Records for processing –
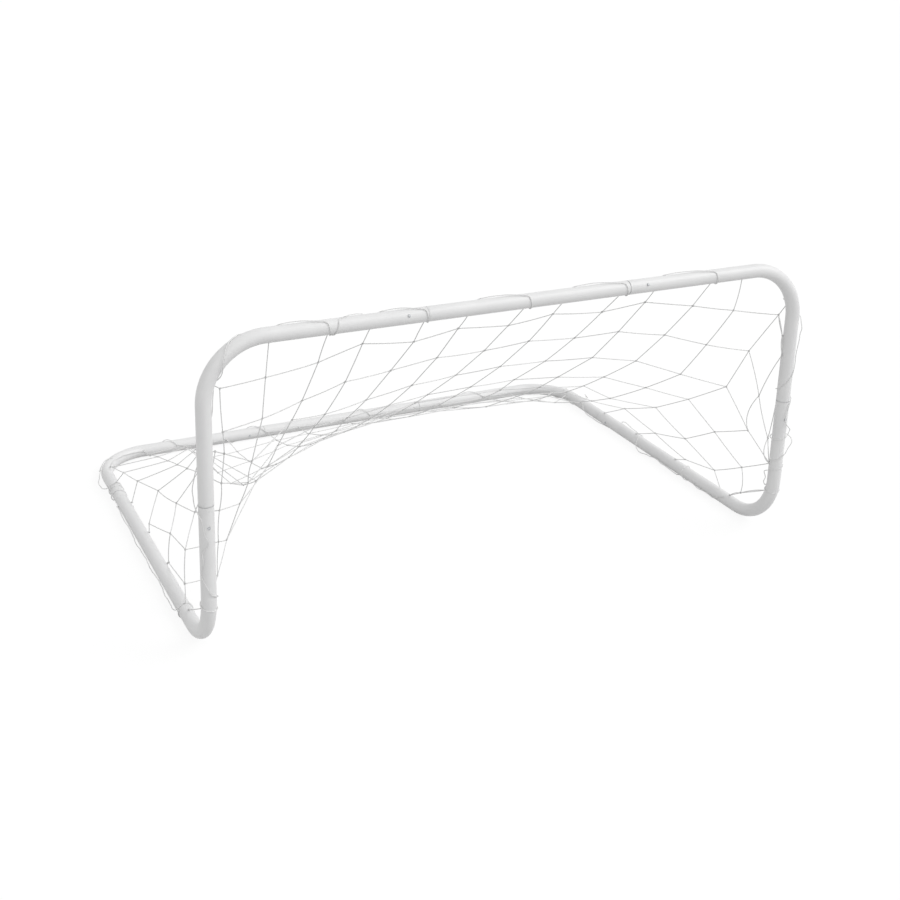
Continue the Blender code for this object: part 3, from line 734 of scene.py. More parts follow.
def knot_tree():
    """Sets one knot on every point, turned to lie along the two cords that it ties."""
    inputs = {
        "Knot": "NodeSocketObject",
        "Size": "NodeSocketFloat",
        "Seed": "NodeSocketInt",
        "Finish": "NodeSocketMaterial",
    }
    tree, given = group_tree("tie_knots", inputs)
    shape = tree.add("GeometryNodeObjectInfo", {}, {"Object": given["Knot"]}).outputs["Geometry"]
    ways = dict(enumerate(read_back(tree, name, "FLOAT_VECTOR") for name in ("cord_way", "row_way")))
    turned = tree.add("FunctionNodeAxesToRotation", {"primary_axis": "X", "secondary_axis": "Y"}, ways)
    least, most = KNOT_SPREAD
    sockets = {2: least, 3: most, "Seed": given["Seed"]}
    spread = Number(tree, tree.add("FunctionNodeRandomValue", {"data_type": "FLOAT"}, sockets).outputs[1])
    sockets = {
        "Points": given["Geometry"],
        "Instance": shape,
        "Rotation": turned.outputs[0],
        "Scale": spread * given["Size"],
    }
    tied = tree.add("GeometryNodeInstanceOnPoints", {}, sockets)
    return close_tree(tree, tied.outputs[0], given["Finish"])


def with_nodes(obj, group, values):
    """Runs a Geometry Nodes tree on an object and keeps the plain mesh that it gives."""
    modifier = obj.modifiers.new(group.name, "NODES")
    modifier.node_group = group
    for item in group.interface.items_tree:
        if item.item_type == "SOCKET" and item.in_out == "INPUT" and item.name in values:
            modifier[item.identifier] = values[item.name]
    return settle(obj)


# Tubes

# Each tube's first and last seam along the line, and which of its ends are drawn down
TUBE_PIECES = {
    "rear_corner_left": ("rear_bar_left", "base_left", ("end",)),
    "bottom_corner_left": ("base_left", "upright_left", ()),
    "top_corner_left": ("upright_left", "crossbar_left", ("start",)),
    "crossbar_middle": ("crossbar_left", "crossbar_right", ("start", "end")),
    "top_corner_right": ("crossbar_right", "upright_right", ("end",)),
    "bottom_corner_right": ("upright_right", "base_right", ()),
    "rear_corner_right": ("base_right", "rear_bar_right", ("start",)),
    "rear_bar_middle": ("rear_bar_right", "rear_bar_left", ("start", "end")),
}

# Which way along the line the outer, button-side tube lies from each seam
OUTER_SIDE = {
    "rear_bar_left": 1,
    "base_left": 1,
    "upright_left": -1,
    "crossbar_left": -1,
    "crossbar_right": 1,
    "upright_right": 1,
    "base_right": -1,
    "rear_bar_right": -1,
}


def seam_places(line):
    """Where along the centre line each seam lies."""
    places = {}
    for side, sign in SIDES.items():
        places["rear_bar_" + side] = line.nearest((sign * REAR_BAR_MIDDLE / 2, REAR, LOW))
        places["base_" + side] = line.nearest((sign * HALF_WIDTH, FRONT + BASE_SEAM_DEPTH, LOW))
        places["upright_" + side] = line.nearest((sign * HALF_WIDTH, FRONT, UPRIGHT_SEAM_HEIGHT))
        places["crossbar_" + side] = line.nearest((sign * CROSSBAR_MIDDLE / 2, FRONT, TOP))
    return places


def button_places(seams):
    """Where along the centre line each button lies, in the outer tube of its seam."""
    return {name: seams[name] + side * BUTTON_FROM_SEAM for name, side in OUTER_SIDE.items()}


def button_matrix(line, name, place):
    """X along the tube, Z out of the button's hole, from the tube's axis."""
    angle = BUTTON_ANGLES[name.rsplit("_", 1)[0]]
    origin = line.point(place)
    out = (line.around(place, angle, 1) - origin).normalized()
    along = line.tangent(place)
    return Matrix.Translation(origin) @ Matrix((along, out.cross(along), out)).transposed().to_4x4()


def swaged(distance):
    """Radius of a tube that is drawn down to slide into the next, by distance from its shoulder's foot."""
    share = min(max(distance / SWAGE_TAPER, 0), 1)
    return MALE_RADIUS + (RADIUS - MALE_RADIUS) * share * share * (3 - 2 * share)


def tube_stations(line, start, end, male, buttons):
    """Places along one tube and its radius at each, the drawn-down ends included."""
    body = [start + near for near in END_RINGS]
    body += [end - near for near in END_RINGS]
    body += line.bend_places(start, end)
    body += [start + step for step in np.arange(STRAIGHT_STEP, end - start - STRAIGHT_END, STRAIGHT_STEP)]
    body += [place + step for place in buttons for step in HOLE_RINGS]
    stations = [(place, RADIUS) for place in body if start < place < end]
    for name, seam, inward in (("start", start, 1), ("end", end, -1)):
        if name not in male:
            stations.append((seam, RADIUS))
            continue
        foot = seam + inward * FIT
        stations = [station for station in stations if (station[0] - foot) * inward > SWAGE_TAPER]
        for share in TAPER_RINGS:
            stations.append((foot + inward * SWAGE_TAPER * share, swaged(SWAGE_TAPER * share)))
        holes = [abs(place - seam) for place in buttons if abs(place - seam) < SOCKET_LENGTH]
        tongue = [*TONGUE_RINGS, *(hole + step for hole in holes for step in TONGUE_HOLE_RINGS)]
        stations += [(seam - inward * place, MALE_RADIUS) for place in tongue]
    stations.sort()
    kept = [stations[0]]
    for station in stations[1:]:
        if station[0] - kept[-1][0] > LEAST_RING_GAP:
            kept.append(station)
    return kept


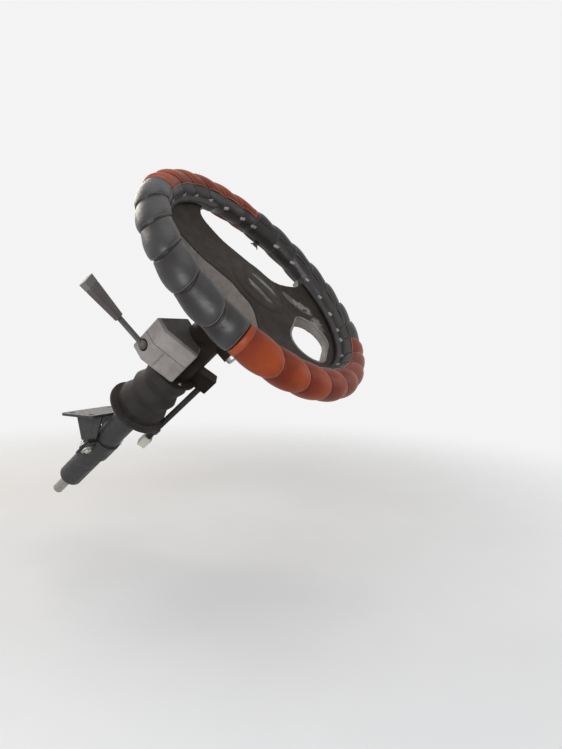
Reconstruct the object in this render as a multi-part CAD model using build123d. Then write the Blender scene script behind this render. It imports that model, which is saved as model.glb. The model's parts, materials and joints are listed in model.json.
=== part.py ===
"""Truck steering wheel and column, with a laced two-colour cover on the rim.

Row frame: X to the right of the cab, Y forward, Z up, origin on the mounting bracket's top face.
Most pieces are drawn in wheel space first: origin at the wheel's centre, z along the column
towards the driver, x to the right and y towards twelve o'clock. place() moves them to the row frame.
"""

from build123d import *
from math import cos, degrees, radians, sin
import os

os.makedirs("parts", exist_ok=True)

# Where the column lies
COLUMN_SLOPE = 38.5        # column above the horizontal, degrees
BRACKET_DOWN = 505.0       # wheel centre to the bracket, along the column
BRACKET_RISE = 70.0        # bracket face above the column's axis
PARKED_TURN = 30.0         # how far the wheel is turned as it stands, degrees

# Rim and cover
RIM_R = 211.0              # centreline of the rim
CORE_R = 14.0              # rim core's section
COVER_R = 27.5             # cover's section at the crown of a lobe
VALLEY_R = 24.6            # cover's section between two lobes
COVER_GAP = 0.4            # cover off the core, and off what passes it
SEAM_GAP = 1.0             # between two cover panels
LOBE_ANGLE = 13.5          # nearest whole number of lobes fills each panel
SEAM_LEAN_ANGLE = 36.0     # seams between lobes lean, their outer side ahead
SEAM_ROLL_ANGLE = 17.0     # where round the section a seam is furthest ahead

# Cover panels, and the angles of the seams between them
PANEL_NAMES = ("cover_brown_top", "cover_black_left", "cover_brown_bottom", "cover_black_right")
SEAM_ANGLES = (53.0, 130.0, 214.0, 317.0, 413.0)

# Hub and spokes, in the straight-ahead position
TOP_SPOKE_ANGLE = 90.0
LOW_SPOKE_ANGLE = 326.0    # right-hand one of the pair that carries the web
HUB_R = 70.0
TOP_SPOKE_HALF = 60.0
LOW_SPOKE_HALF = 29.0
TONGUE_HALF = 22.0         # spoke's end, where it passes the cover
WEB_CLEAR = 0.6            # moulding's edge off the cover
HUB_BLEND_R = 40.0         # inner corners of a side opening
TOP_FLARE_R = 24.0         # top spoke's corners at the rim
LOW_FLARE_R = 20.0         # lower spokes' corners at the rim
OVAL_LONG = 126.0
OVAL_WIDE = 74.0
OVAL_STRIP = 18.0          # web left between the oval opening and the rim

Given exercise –
Your task is to extract exactly the lines starting at the line with "Reconstruct the object" and ending at the line with "on the rim.", including both ends, and no other lines.

Response to this task –
Reconstruct the object in this render as a multi-part CAD model using build123d. Then write the Blender scene script behind this render. It imports that model, which is saved as model.glb. The model's parts, materials and joints are listed in model.json.
=== part.py ===
"""Truck steering wheel and column, with a laced two-colour cover on the rim.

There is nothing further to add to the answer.